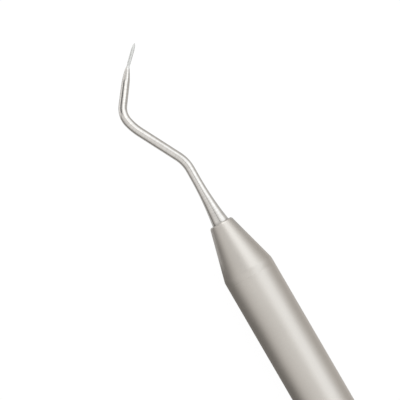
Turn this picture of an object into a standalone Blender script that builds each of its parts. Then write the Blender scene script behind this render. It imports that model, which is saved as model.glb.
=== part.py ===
"""Double-ended dental explorer: a hollow handle, two nose cones and two bent working ends.

Units are metres, +Z up. The handle's axis runs along X and its underside rests on z = 0. The bends lie in
the horizontal plane through that axis. The front end points along +X, with the outside of its bends towards
+Y, and the rear end is the same, turned half a turn about Z.
"""

from math import cos, pi, radians, sin, tan

import bmesh
import bpy
from mathutils import Matrix, Vector

MM = 0.001

# Handle
HANDLE_RADIUS = 4.75 * MM
TUBE_WALL = 0.7 * MM
TUBE_EDGE = 0.15 * MM  # chamfer inside each mouth of the tube
FACE_TO_FACE = 102.0 * MM  # from one nose face to the other

# Nose cone, with distances measured back from its flat face
NOSE_FACE_RADIUS = 2.17 * MM  # where the cone would meet the face if the rim were sharp
RIM_RADIUS = 0.4 * MM
CONE_ANGLE = radians(14.9)
BREAK_RADIUS = 2.5 * MM  # rounds the edge between the cone and the cylinder
LAND = 0.8 * MM  # full-diameter stretch between the break and the tube
SPIGOT_LENGTH = 6.0 * MM
SPIGOT_CHAMFER = 0.5 * MM
FIT_GAP = 0.03 * MM  # bond line around the spigot and around the tang
SEAM = 0.04 * MM  # between the tube's mouth and the cone's shoulder

# Working end, from the tang inside the nose to the needle's point
ROD_RADIUS = 1.5875 * MM
TANG_LENGTH = 12.0 * MM
TANG_CHAMFER = 0.4 * MM
KNURL = (2.0 * MM, 10.0 * MM)  # the stretch of the tang that is knurled, measured back from the nose face
KNURL_DEPTH = 0.09 * MM
FLARE_LENGTH = 9.0 * MM
FLARE_POWER = 1.9
SHANK_RADIUS = 0.84 * MM
# Each bend: how far its corner is from the last corner (the first from the nose face), its angle and its
# radius. The first is only a slight lean of the shank, and the last eases the needle round.
BENDS = (
    (1.95 * MM, radians(-0.7), 20.0 * MM),
    (10.55 * MM, radians(28.0), 6.6 * MM),
    (10.95 * MM, radians(-13.7), 11.2 * MM),
    (3.15 * MM, radians(-50.7), 3.65 * MM),
    (8.35 * MM, radians(-8.9), 8.9 * MM),
)
LAST_RUN = 4.65 * MM  # from the last corner to the point
# The ground taper: distance back from the point, radius there
TAPER = (
    (0.0 * MM, 0.08 * MM),
    (0.5 * MM, 0.23 * MM),
    (1.3 * MM, 0.31 * MM),
    (3.35 * MM, 0.30 * MM),
    (4.15 * MM, 0.27 * MM),
    (4.85 * MM, 0.42 * MM),
    (5.65 * MM, 0.56 * MM),
    (7.1 * MM, 0.71 * MM),
    (8.9 * MM, 0.75 * MM),
    (11.9 * MM, 0.78 * MM),
    (14.8 * MM, SHANK_RADIUS),
)

# Facets
TURNED_SIDES = 32
RIM_STEPS = 4
BREAK_STEPS = 3
SHANK_SIDES = 24
STRAIGHT_STEP = 1.3 * MM
TAPER_STEP = 0.9 * MM
ARC_STEP = 0.6 * MM
NEEDLE_STEP = 0.45 * MM
SHARP_ANGLE = radians(28)  # an edge that turns further than this isn't smoothed over

# Colour and roughness
SATIN_STEEL = ((0.62, 0.587, 0.543), 0.40)
POLISHED_STEEL = ((0.745, 0.72, 0.685), 0.11)


def clear_scene():
    for obj in list(bpy.data.objects):
        bpy.data.objects.remove(obj, do_unlink=True)


def steel(name, look):
    """A metallic material of the given colour and roughness."""
    colour, roughness = look
    material = bpy.data.materials.new(name)
    material.use_nodes = True
    shader = material.node_tree.nodes["Principled BSDF"]
    shader.inputs["Base Color"].default_value = (*colour, 1.0)
    shader.inputs["Metallic"].default_value = 1.0
    shader.inputs["Roughness"].default_value = roughness
    material.diffuse_color = (*colour, 1.0)
    material.metallic = 1.0
    material.roughness = roughness
    return material


def finish(name, bm, look):
    """Turns the bmesh into a smooth-shaded object with its own material."""
    bmesh.ops.recalc_face_normals(bm, faces=bm.faces)
    mesh = bpy.data.meshes.new(name)
    bm.to_mesh(mesh)
    bm.free()
    mesh.shade_smooth()
    mesh.set_sharp_from_angle(angle=SHARP_ANGLE)
    mesh.materials.append(steel(name, look))
    obj = bpy.data.objects.new(name, mesh)
    bpy.context.scene.collection.objects.link(obj)
    return obj


def turned(profile):
    """Spins a closed (x, radius) outline about the X axis.

    Each radius is that of the facets' middles, and one facet faces straight down.
    """
    bm = bmesh.new()
    half_step = pi / TURNED_SIDES
    outward = Vector((0, sin(half_step), -cos(half_step))) / cos(half_step)
    points = [bm.verts.new(Vector((x, 0, 0)) + outward * radius) for x, radius in profile]
    edges = [bm.edges.new((a, b)) for a, b in zip(points, points[1:] + points[:1])]
    outline = points + edges
    bmesh.ops.spin(
        bm, geom=outline, cent=(0, 0, 0), axis=(1, 0, 0), angle=2 * pi, steps=TURNED_SIDES, use_merge=True
    )
    return bm


def arc(centre, radius, start, end, steps):
    """Points of an arc in the (x, radius) plane, its angles measured from +x."""
    angles = [start + (end - start) * i / steps for i in range(steps + 1)]
    return [(centre[0] + radius * cos(a), centre[1] + radius * sin(a)) for a in angles]


def nose_profile():
    """The nose cone's outline, from its face at x = 0 back along -x, and home again through the bore."""
    rim_centre = (-RIM_RADIUS, NOSE_FACE_RADIUS - RIM_RADIUS * tan((pi / 2 - CONE_ANGLE) / 2))
    rim = arc(rim_centre, RIM_RADIUS, 0, pi / 2 - CONE_ANGLE, RIM_STEPS)
    cone_length = (HANDLE_RADIUS - NOSE_FACE_RADIUS) / tan(CONE_ANGLE)
    tangent = BREAK_RADIUS * tan(CONE_ANGLE / 2)
    break_centre = (-cone_length - tangent, HANDLE_RADIUS - BREAK_RADIUS)
    soft_break = arc(break_centre, BREAK_RADIUS, pi / 2 - CONE_ANGLE, pi / 2, BREAK_STEPS)
    shoulder = nose_shoulder()
    spigot_radius = HANDLE_RADIUS - TUBE_WALL - FIT_GAP
    back = shoulder - SPIGOT_LENGTH
    bore = ROD_RADIUS + FIT_GAP
    spigot = [
        (shoulder, HANDLE_RADIUS),
        (shoulder, spigot_radius),
        (back + SPIGOT_CHAMFER, spigot_radius),
        (back, spigot_radius - SPIGOT_CHAMFER),
    ]
    return rim + soft_break + spigot + [(back, bore), (0.0, bore)]


def nose_shoulder():
    """Where the full-diameter land ends and the tube begins, measured from the nose face."""
    cone_length = (HANDLE_RADIUS - NOSE_FACE_RADIUS) / tan(CONE_ANGLE)
    return -(cone_length + BREAK_RADIUS * tan(CONE_ANGLE / 2) + LAND)


def tube_profile():
    inside = HANDLE_RADIUS - TUBE_WALL
    end = FACE_TO_FACE / 2 + nose_shoulder() - SEAM
    half = [(end, HANDLE_RADIUS), (end, inside + TUBE_EDGE), (end - TUBE_EDGE, inside)]
    return half + [(-x, radius) for x, radius in reversed(half)]


def runs():
    """The centreline from the end of the tang to the point: (length, turning angle, longest step)."""
    found = [(TANG_CHAMFER, 0, TANG_CHAMFER), (TANG_LENGTH - KNURL[1] - TANG_CHAMFER, 0, TANG_LENGTH)]
    found += [(KNURL[1] - KNURL[0], 0, TANG_LENGTH), (KNURL[0], 0, TANG_LENGTH)]
    used = 0.0
    for number, (reach, angle, radius) in enumerate(BENDS):
        corner = radius * tan(abs(angle) / 2)
        on_taper = number == len(BENDS) - 1
        found.append((reach - used - corner, 0, TAPER_STEP if on_taper else STRAIGHT_STEP))
        found.append((radius * abs(angle), angle, ARC_STEP))
        used = corner
    found.append((LAST_RUN - used, 0, NEEDLE_STEP))
    return found


def stations():
    """(distance, point, heading) along the centreline, the distance counted from the nose face."""
    distance = -TANG_LENGTH
    point = Vector((distance, 0, 0))
    heading = 0.0
    found = [(distance, point.copy(), heading)]
    for length, turn, longest in runs():
        steps = max(1, round(length / longest))
        chord = length / steps
        if turn:
            radius = length / abs(turn)
            chord = 2 * radius * sin(abs(turn) / steps / 2)
        for _ in range(steps):
            middle = heading + turn / steps / 2
            point = point + Vector((cos(middle), sin(middle), 0)) * chord
            heading += turn / steps
            distance += length / steps
            found.append((distance, point.copy(), heading))
    return found


def between(keys, value):
    """Straight-line interpolation in a list of (position, result) pairs."""
    for (low, first), (high, second) in zip(keys, keys[1:]):
        if value <= high:
            return first + (second - first) * max(0.0, value - low) / (high - low)
    return keys[-1][1]


def rod_radius(distance, length):
    """Radius of the working end at a distance from the nose face, with the given length to its point."""
    if distance <= -TANG_LENGTH + TANG_CHAMFER / 2:
        return ROD_RADIUS - TANG_CHAMFER
    if distance <= 0:
        return ROD_RADIUS
    flare = max(0.0, 1 - distance / FLARE_LENGTH) ** FLARE_POWER
    return between(TAPER, length - distance) + (ROD_RADIUS - SHANK_RADIUS) * flare


def is_knurled(distance):
    slack = 0.01 * MM
    return -KNURL[1] - slack <= distance <= -KNURL[0] + slack


def ring(bm, point, heading, radius, knurled):
    """One ring of vertices square to the heading. On the knurled stretch every second one is sunk."""
    sideways = Vector((-sin(heading), cos(heading), 0))
    found = []
    for i in range(SHANK_SIDES):
        angle = 2 * pi * i / SHANK_SIDES
        reach = radius - (KNURL_DEPTH if knurled and i % 2 else 0)
        found.append(bm.verts.new(point + (sideways * cos(angle) + Vector((0, 0, sin(angle)))) * reach))
    return found


def working_end():
    """The formed rod: rings along the centreline, joined by quads and closed at both ends."""
    bm = bmesh.new()
    places = stations()
    length = places[-1][0]
    rings = []
    for distance, point, heading in places:
        radius = rod_radius(distance, length)
        rings.append(ring(bm, point, heading, radius, is_knurled(distance)))
    for first, second in zip(rings, rings[1:]):
        for i in range(SHANK_SIDES):
            j = (i + 1) % SHANK_SIDES
            bm.faces.new((first[i], first[j], second[j], second[i]))
    bm.faces.new(rings[0])
    bm.faces.new(rings[-1])
    return bm


def place(obj, rear):
    """Stands a piece made with its nose face at x = 0 at the front or the rear of the handle."""
    obj.location = (0, 0, HANDLE_RADIUS)
    shift = Matrix.Translation((FACE_TO_FACE / 2, 0, 0))
    obj.data.transform(Matrix.Rotation(pi if rear else 0, 4, "Z") @ shift)


def build():
    clear_scene()
    tube = finish("handle_tube", turned(tube_profile()), SATIN_STEEL)
    tube.location = (0, 0, HANDLE_RADIUS)
    for side in ("front", "rear"):
        place(finish(side + "_nose_cone", turned(nose_profile()), SATIN_STEEL), side == "rear")
        place(finish(side + "_working_end", working_end(), POLISHED_STEEL), side == "rear")


build()
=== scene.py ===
"""The looks of a double-ended dental explorer: satin hollow handle, polished shanks, ground needle points.

Every piece is turned or swept here as a fine, smooth mesh in the frame's own place, and stands for the CAD
node of the same name. Units are metres. The handle's axis runs along X, and the front end points along +X.
"""

from math import cos, pi, radians, sin, tan

import bmesh
import bpy
from mathutils import Matrix, Vector


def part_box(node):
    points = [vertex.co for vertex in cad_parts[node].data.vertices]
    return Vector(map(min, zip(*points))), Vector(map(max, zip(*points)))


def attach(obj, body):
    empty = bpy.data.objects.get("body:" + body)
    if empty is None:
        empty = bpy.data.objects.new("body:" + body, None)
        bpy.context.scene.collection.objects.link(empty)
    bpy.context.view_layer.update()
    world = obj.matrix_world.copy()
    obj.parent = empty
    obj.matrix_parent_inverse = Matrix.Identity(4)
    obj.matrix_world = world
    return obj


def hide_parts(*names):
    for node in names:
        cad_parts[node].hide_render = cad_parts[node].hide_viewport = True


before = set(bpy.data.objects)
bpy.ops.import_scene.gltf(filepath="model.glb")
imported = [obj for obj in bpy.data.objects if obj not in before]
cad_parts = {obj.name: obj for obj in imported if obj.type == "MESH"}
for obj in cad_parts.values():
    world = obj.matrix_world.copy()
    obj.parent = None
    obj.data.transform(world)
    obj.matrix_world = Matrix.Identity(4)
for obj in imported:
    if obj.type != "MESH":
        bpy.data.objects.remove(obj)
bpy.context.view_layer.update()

MM = 0.001
HANDLE_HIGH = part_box("handle_tube")[1]
NOSE_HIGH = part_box("front_nose_cone")[1]
HANDLE_RADIUS = HANDLE_HIGH.z / 2
NOSE_FACE_X = NOSE_HIGH.x
AXIS_Z = HANDLE_RADIUS

# The nose cone, measured back from its face
NOSE_FACE_RADIUS = 2.17 * MM
RIM_RADIUS = 0.4 * MM
CONE_ANGLE = radians(14.9)
BREAK_RADIUS = 2.5 * MM
LAND = 0.8 * MM
SPIGOT_LENGTH = 6.0 * MM
SPIGOT_CHAMFER = 0.5 * MM
TUBE_WALL = 0.7 * MM
TUBE_MOUTH_ROUND = 0.15 * MM  # inside
FIT_GAP = 0.03 * MM
SEAM = 0.002 * MM
SEAM_ROUND = 0.004 * MM
BORE_ROUND = 0.05 * MM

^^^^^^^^

### WRITTEN REQUEST:
The lines to return run from the one containing "obj.data.transform(Matrix.Rotation(pi if rear" down to the one containing "obj.matrix_parent_inverse = Matrix.Identity(4)"; give them exactly, both included, and no others.

### ANSWER TO THIS TASK:
    obj.data.transform(Matrix.Rotation(pi if rear else 0, 4, "Z") @ shift)


def build():
    clear_scene()
    tube = finish("handle_tube", turned(tube_profile()), SATIN_STEEL)
    tube.location = (0, 0, HANDLE_RADIUS)
    for side in ("front", "rear"):
        place(finish(side + "_nose_cone", turned(nose_profile()), SATIN_STEEL), side == "rear")
        place(finish(side + "_working_end", working_end(), POLISHED_STEEL), side == "rear")


build()
=== scene.py ===
"""The looks of a double-ended dental explorer: satin hollow handle, polished shanks, ground needle points.

Every piece is turned or swept here as a fine, smooth mesh in the frame's own place, and stands for the CAD
node of the same name. Units are metres. The handle's axis runs along X, and the front end points along +X.
"""

from math import cos, pi, radians, sin, tan

import bmesh
import bpy
from mathutils import Matrix, Vector


def part_box(node):
    points = [vertex.co for vertex in cad_parts[node].data.vertices]
    return Vector(map(min, zip(*points))), Vector(map(max, zip(*points)))


def attach(obj, body):
    empty = bpy.data.objects.get("body:" + body)
    if empty is None:
        empty = bpy.data.objects.new("body:" + body, None)
        bpy.context.scene.collection.objects.link(empty)
    bpy.context.view_layer.update()
    world = obj.matrix_world.copy()
    obj.parent = empty
    obj.matrix_parent_inverse = Matrix.Identity(4)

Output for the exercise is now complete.